OBJECTIVE:
Nothing but the lines from the one containing "tie_t = 1.3;" down to the one containing "for node in", both included, should be echoed, and each exactly as it stands.

[Object modeling scripts]
## BEGIN

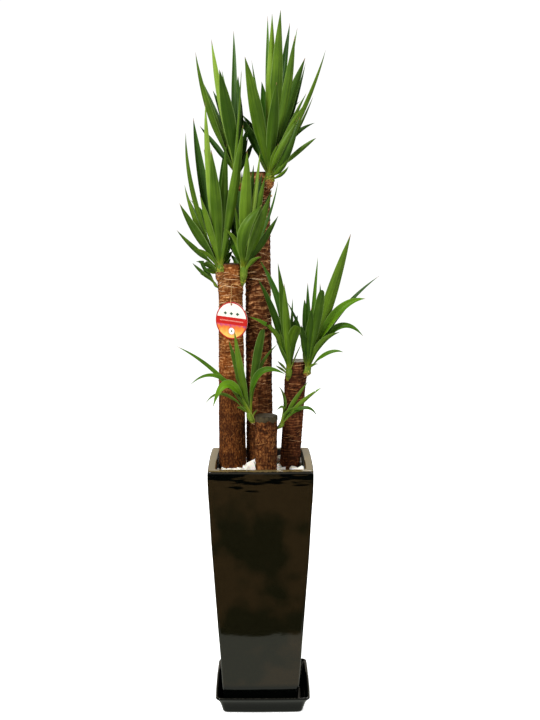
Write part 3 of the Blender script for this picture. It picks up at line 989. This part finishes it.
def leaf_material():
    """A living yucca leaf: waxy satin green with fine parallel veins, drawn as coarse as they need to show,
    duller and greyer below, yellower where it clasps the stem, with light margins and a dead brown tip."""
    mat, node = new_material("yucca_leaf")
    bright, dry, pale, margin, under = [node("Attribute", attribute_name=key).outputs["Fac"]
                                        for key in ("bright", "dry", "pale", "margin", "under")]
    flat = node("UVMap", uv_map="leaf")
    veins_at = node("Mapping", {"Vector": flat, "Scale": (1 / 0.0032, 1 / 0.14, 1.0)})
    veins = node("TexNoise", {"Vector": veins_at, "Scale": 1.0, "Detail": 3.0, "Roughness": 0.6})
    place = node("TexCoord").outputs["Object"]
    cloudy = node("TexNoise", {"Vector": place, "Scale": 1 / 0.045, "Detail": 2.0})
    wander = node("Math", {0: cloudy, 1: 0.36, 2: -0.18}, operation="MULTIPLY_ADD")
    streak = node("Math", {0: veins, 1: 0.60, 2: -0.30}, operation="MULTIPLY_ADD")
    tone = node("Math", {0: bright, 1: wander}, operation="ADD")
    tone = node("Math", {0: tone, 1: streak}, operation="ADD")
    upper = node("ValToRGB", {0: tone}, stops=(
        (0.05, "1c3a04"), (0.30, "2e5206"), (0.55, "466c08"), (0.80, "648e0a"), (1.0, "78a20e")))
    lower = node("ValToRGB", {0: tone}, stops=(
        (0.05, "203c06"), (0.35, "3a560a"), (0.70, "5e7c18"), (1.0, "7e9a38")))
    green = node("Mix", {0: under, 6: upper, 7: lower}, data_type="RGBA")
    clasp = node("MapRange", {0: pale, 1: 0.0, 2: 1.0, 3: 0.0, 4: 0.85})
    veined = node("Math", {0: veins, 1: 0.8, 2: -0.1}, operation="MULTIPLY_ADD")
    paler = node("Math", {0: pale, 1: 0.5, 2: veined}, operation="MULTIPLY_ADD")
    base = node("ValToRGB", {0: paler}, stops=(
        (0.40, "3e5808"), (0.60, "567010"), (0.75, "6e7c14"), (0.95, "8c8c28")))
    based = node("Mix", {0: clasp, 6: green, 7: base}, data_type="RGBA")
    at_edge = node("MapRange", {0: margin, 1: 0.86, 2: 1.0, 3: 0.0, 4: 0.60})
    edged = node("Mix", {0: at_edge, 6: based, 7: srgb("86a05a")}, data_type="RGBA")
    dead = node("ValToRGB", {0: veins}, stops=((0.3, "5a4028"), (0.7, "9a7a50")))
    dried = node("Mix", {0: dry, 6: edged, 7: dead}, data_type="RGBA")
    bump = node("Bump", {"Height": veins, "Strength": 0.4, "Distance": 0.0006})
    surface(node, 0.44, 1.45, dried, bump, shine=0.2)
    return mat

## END
## BEGIN

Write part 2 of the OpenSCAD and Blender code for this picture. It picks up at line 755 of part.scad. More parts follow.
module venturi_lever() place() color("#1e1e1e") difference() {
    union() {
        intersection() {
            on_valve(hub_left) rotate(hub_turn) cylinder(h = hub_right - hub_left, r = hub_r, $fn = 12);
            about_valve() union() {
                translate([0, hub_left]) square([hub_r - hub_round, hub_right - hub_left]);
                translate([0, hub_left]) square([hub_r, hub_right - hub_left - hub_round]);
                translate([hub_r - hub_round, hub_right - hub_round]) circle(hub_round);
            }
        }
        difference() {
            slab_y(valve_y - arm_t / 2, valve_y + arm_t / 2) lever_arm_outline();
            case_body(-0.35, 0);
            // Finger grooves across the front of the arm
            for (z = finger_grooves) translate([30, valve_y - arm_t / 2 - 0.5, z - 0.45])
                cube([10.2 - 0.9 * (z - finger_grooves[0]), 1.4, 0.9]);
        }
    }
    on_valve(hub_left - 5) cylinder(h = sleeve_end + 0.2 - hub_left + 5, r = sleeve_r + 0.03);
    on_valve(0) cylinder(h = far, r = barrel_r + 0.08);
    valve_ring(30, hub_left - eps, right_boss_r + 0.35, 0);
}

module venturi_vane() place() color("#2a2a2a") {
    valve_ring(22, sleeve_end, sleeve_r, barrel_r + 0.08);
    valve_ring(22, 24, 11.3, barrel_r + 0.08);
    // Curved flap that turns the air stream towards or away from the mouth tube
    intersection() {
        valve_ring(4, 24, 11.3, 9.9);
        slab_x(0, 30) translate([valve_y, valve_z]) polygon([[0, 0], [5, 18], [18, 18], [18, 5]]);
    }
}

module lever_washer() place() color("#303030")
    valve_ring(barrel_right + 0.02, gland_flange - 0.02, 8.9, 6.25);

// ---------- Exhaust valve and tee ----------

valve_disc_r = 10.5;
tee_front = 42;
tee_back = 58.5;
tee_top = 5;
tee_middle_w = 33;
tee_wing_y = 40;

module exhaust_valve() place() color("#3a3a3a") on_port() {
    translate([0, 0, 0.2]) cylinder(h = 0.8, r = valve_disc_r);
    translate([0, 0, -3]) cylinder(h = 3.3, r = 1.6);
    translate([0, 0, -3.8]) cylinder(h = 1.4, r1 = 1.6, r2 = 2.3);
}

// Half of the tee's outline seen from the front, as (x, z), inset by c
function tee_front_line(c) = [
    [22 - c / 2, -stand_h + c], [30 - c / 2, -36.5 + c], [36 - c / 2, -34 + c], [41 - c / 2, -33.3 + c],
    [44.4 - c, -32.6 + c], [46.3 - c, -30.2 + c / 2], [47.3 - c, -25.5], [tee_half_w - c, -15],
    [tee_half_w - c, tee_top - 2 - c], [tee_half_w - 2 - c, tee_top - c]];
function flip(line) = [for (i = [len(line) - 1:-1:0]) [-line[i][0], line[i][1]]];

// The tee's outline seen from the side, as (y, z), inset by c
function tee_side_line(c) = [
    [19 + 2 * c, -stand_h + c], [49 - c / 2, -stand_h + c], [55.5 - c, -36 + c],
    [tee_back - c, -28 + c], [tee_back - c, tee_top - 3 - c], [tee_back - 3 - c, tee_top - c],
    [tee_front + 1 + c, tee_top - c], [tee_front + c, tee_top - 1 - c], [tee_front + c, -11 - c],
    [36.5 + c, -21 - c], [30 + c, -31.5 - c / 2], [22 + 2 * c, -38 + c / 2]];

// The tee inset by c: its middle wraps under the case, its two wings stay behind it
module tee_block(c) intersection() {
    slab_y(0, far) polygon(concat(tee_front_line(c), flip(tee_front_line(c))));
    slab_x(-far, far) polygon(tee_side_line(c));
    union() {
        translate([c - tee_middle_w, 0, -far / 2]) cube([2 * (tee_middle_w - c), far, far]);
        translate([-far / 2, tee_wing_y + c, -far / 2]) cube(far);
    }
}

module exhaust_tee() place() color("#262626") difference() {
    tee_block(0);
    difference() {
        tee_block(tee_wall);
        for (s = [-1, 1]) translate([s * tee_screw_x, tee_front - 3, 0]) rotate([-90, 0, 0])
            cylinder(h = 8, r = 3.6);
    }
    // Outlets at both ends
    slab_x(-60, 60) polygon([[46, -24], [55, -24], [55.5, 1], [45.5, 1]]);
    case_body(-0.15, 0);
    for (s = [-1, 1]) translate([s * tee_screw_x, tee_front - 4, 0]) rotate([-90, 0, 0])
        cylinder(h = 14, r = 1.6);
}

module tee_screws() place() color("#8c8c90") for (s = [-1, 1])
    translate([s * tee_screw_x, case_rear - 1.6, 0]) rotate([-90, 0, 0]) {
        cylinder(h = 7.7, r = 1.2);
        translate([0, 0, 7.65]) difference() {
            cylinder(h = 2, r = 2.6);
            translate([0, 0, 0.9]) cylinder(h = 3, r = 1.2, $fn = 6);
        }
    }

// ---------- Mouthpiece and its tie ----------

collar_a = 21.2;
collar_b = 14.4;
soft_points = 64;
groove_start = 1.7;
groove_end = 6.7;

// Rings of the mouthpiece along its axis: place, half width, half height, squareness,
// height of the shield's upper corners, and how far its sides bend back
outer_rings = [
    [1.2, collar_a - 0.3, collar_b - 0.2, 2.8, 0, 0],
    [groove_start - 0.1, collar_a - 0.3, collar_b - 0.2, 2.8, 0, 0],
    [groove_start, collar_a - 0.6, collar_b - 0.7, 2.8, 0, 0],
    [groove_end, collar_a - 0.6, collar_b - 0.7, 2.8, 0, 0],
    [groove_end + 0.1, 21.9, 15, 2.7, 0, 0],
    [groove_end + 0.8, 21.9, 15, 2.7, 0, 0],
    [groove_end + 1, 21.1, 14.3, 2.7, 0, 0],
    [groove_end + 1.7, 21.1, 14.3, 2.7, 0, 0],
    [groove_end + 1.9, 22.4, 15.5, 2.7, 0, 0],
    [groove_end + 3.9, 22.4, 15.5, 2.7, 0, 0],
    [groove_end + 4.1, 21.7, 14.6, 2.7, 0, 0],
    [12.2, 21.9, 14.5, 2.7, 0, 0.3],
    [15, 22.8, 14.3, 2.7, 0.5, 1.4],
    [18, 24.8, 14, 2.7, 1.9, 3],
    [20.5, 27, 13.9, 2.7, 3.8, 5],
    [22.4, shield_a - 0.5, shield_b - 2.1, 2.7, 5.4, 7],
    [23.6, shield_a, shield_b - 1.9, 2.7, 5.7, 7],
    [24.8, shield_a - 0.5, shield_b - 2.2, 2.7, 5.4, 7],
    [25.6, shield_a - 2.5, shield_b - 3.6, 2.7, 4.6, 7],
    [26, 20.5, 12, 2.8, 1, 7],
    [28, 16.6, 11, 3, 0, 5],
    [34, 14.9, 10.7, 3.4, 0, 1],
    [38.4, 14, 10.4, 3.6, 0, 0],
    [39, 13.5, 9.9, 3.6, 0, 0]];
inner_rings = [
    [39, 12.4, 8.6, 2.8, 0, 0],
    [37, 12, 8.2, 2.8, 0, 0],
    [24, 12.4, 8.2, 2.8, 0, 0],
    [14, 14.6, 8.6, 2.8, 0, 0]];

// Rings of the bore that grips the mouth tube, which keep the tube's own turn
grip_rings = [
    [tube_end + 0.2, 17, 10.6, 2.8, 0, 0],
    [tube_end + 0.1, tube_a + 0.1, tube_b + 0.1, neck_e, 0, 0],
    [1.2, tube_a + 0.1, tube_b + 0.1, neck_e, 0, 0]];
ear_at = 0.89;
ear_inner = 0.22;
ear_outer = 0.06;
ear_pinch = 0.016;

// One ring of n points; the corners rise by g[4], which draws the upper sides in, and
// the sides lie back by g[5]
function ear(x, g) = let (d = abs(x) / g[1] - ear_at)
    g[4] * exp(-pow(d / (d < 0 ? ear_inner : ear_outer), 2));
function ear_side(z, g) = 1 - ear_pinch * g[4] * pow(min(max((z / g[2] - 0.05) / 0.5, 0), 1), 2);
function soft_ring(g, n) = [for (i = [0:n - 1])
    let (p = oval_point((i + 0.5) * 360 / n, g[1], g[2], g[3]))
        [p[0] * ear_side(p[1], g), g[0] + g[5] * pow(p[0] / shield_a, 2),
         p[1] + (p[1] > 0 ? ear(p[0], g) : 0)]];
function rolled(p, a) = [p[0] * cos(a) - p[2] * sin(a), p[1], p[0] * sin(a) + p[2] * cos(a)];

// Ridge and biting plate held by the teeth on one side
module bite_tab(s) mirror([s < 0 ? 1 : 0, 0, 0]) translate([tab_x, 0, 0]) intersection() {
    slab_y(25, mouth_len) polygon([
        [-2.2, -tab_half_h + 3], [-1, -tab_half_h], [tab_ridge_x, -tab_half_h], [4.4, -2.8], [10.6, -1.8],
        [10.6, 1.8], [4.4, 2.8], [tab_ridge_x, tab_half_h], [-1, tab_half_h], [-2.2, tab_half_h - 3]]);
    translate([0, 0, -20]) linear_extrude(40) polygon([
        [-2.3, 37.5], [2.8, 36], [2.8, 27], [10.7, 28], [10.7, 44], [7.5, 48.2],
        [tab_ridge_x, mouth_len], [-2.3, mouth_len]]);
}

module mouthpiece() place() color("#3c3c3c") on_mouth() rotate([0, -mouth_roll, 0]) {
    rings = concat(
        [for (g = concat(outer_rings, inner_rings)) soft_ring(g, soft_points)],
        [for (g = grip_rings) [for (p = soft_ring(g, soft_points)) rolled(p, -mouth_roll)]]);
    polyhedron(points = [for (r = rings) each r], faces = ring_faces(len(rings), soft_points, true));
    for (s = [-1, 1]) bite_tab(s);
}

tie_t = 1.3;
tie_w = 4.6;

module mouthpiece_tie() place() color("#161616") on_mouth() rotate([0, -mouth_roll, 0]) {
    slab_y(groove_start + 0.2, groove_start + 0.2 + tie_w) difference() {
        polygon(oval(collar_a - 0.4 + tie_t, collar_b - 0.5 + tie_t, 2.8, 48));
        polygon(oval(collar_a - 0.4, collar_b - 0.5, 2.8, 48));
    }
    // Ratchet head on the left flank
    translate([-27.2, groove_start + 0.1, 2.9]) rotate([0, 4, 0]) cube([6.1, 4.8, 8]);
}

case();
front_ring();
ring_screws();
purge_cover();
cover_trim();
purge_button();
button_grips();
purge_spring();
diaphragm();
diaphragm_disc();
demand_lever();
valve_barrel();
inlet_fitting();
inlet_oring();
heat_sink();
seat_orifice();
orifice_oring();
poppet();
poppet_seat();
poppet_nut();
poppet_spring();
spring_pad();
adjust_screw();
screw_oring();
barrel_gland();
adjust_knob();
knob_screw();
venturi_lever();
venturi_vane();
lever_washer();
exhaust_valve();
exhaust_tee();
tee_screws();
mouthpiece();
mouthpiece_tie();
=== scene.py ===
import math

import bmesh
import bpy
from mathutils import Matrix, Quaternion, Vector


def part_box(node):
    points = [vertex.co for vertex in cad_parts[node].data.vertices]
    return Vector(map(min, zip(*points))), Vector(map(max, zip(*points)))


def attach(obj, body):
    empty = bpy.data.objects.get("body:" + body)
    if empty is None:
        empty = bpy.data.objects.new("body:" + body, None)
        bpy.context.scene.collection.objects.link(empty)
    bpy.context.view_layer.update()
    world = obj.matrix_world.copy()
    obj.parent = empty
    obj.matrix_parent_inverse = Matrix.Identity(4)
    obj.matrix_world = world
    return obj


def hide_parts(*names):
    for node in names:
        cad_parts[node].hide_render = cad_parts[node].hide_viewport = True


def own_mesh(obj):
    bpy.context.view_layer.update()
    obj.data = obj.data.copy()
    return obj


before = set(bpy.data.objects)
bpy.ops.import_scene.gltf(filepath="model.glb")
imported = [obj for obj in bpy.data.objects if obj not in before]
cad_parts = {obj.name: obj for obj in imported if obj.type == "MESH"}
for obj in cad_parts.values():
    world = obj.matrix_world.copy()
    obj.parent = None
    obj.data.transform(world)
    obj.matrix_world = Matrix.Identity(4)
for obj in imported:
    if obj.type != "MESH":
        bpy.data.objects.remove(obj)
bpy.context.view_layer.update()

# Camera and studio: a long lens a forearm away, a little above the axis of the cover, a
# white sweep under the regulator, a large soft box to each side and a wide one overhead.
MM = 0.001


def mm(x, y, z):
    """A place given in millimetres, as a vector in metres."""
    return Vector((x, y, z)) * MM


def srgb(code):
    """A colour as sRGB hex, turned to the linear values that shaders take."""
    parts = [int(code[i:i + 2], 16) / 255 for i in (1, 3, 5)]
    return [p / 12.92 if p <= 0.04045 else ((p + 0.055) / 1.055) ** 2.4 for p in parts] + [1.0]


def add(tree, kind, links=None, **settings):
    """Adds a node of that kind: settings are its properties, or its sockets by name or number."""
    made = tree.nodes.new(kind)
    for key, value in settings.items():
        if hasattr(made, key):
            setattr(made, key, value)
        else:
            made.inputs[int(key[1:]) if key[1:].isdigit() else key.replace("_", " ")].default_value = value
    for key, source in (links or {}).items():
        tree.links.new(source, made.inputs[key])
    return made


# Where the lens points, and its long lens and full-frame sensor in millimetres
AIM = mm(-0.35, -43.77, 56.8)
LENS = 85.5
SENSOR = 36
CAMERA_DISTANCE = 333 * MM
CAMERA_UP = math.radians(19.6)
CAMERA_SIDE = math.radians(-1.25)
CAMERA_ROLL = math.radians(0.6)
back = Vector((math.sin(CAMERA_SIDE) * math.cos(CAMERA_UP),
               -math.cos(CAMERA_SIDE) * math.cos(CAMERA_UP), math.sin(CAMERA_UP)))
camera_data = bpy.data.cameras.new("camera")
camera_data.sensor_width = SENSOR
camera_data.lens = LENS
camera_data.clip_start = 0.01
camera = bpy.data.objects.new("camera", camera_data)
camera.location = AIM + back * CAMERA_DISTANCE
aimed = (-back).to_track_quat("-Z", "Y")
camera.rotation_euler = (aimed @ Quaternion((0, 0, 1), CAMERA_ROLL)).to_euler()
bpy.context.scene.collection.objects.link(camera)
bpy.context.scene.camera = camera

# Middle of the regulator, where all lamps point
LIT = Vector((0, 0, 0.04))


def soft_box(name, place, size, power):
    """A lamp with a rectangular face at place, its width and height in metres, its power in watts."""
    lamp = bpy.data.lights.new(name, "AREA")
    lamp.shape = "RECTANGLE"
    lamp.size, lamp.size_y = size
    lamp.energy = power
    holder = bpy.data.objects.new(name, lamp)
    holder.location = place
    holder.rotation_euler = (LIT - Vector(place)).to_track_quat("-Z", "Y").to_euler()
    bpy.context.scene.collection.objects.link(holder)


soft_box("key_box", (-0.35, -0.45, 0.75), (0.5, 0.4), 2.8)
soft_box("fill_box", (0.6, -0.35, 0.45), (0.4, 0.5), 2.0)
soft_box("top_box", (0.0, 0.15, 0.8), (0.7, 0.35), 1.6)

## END

RESPONSE TO THE TASK:
tie_t = 1.3;
tie_w = 4.6;

module mouthpiece_tie() place() color("#161616") on_mouth() rotate([0, -mouth_roll, 0]) {
    slab_y(groove_start + 0.2, groove_start + 0.2 + tie_w) difference() {
        polygon(oval(collar_a - 0.4 + tie_t, collar_b - 0.5 + tie_t, 2.8, 48));
        polygon(oval(collar_a - 0.4, collar_b - 0.5, 2.8, 48));
    }
    // Ratchet head on the left flank
    translate([-27.2, groove_start + 0.1, 2.9]) rotate([0, 4, 0]) cube([6.1, 4.8, 8]);
}

case();
front_ring();
ring_screws();
purge_cover();
cover_trim();
purge_button();
button_grips();
purge_spring();
diaphragm();
diaphragm_disc();
demand_lever();
valve_barrel();
inlet_fitting();
inlet_oring();
heat_sink();
seat_orifice();
orifice_oring();
poppet();
poppet_seat();
poppet_nut();
poppet_spring();
spring_pad();
adjust_screw();
screw_oring();
barrel_gland();
adjust_knob();
knob_screw();
venturi_lever();
venturi_vane();
lever_washer();
exhaust_valve();
exhaust_tee();
tee_screws();
mouthpiece();
mouthpiece_tie();
=== scene.py ===
import math

import bmesh
import bpy
from mathutils import Matrix, Quaternion, Vector


def part_box(node):
    points = [vertex.co for vertex in cad_parts[node].data.vertices]
    return Vector(map(min, zip(*points))), Vector(map(max, zip(*points)))


def attach(obj, body):
    empty = bpy.data.objects.get("body:" + body)
    if empty is None:
        empty = bpy.data.objects.new("body:" + body, None)
        bpy.context.scene.collection.objects.link(empty)
    bpy.context.view_layer.update()
    world = obj.matrix_world.copy()
    obj.parent = empty
    obj.matrix_parent_inverse = Matrix.Identity(4)
    obj.matrix_world = world
    return obj


def hide_parts(*names):
    for node in names:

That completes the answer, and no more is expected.